Mosaic map of Palestine and detail of Jerusalem. Civilisation of Palestine, 5th Century BC. Jerusalem, Museo Di Israele (History Museum) (Photo by DeAgostini/Getty Images)

AND SO TO IRISH STUDIES ….

Some decades ago in London I was involved with a number of others in organising a course called Irish Aspects at Goldsmiths College1. The course was composed of a series of weekly 2-hour evening meetings at the site, which was in the New Cross area of SE London. The sessions would cover, as its title indicated, different aspects related to Ireland, such as literature, politics, history ….

The course did fairly well but when it came to the following year, the College administration indicated they were considering closing it down. The course attendance, despite minimal advertising, was fair and the expense to the College, apart from the heating and lighting in the room we were using, was a mere two hours per week at tutor rate, with which we paid the speakers we brought in.

In discussion with the Director, he admitted that “The case for Irish studies is unanswerable”, by which I clarified that he meant “cannot be opposed”. Nevertheless, they did close down the course and would not even offer us a room in which to meet weekly without any paid tutor hours.

A few years later I applied to the Irish Studies course at University of North London2 and got in a year later. In fact, only half the BA course was in Irish studies and one had to choose another section of the Humanities prospectus to make up the whole. Over the years of studying and engaging with the subject of Irish Studies, I learned that in the whole of Britain there was not one whole degree course available in that subject and the only thing close was Celtic Studies, at the University of Aberyswyth, in west Wales3. So a BA course based on the history, culture, literature, art and language of a neighbouring country, with which the British State had been politically and militarily engaged for 800 years, from which huge migration to Britain had taken place for centuries, was not thought appropriate to make available in any one of over 130 universities in Britain4.

It was of course the same as with the refusal of the Palestinian course in the state of California, USA – its very relevance and importance was the reason why it could not be provided.
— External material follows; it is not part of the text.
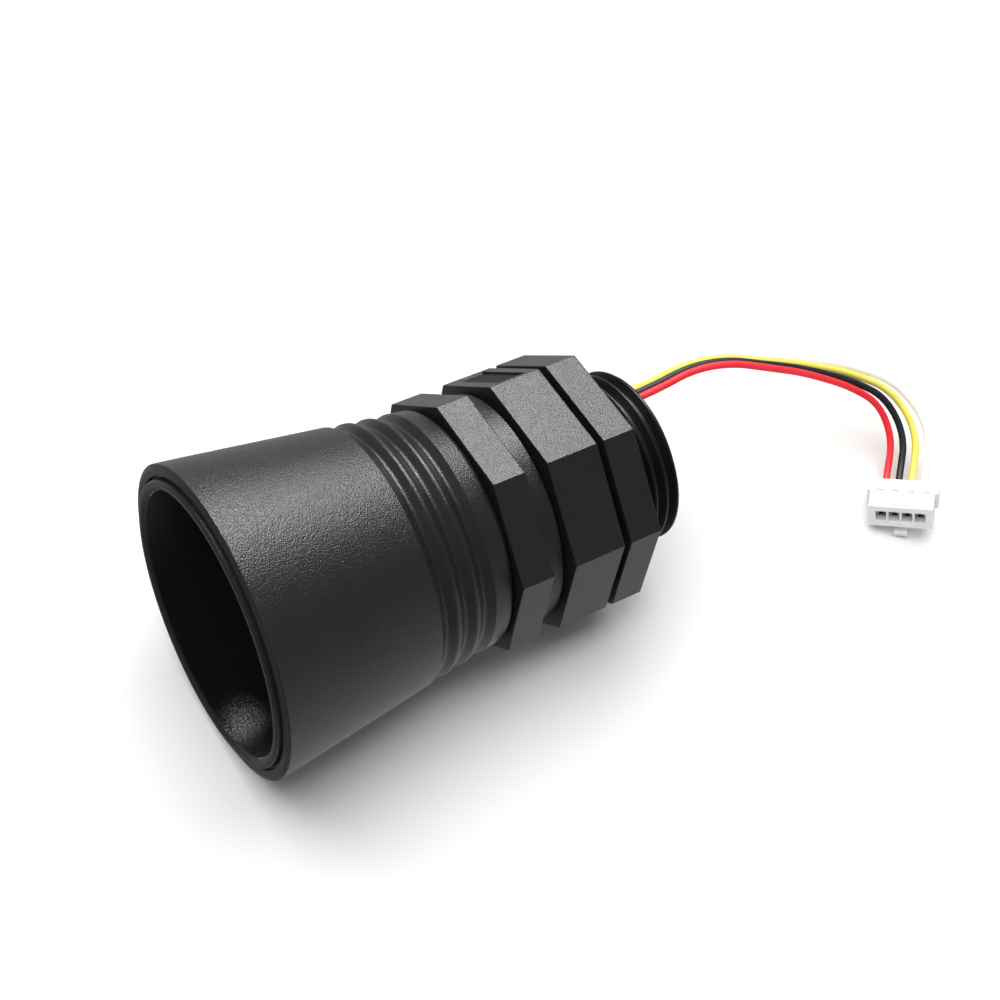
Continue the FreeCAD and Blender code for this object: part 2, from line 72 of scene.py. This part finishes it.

It is well documented by many writers and historians that the colonialists and imperialists do not wish the indigenous of the colonised lands to have a good appreciation of their own culture and history and certainly Ireland under British rule provides an abundance of examples of that negation.
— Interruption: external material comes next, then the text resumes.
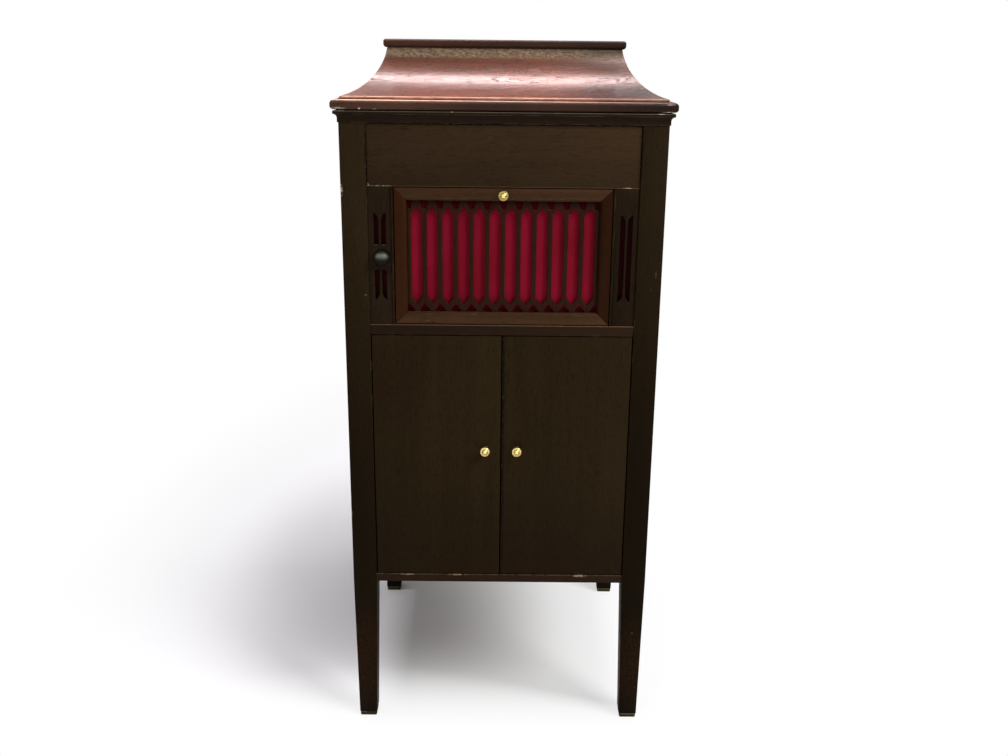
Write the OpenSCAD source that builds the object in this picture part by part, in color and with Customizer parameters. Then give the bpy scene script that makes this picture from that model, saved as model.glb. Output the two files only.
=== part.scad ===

But the lack of such courses in Britain did not only deprive Irish migrants and their children of the opportunity of such study, it also deprived the host community, along with other migrant communities. And that too has its rationale.

In a long struggle with a colonised people it would be disastrous for the ruling class if the host of the ruling class to suppress “the natives”. And the potential with regard to Ireland was serious, since the Irish migrant and diaspora community in Britain was huge and some of it well integrated into sections of British society – particularly the working class and its trade union and political expressions.

Mosaic map of Palestine and detail of Jerusalem. Civilisation of Palestine, 5th Century BC. Jerusalem, Museo Di Israele (History Museum) (Photo by DeAgostini/Getty Images)

In addition, the Irish had much to teach the host population about the real nature of the British ruling class, since they had seen and felt it with fangs and claws bared, a sight of which the workers in Britain in more recent times caught only an occasional glimpse5.

The people who manage the imperialist and colonialist systems occasionally do stupid things but they are not stupid. They control education as an important ideological process and product. Battles can be fought over course funding and available subjects and these are justified. Some will be won for the ruling class needs its moderates, liberals and revisionists to moderate the content and try to control the discourse and therefore the conclusions. Ultimately however workers and communities from oppressed nations and groups need to set up their own courses and rely on their own resources.

End.

FOOTNOTES

1 Now part of the University of London.

2 Now part of London Metropolitan University.

3 I note that Liverpool University now offers a BA (Hons) course in Irish Studies. However, even there, students in Year One are required to take other 30 credits of subjects outside that curriculum.

4 Ireland was invaded by colonisers from Britain in 1169 and the English occupation is counted from that date; currently Britain holds six counties in the north-east of Ireland as a direct colony. The Irish compose by far the largest ethnic group historically migrating to Britain and for most of its history, past and recent, have been the largest ethnic minority community present.

5 It can hardly be pure coincidence that the Irish in Britain supplied the working class there, as well as with many of its activists and prominent figures, two leaders of its first mass movement (the Chartists), its first classic novel (The Ragged-Trousered Philanthropists) and its battle hymn (The Red Flag).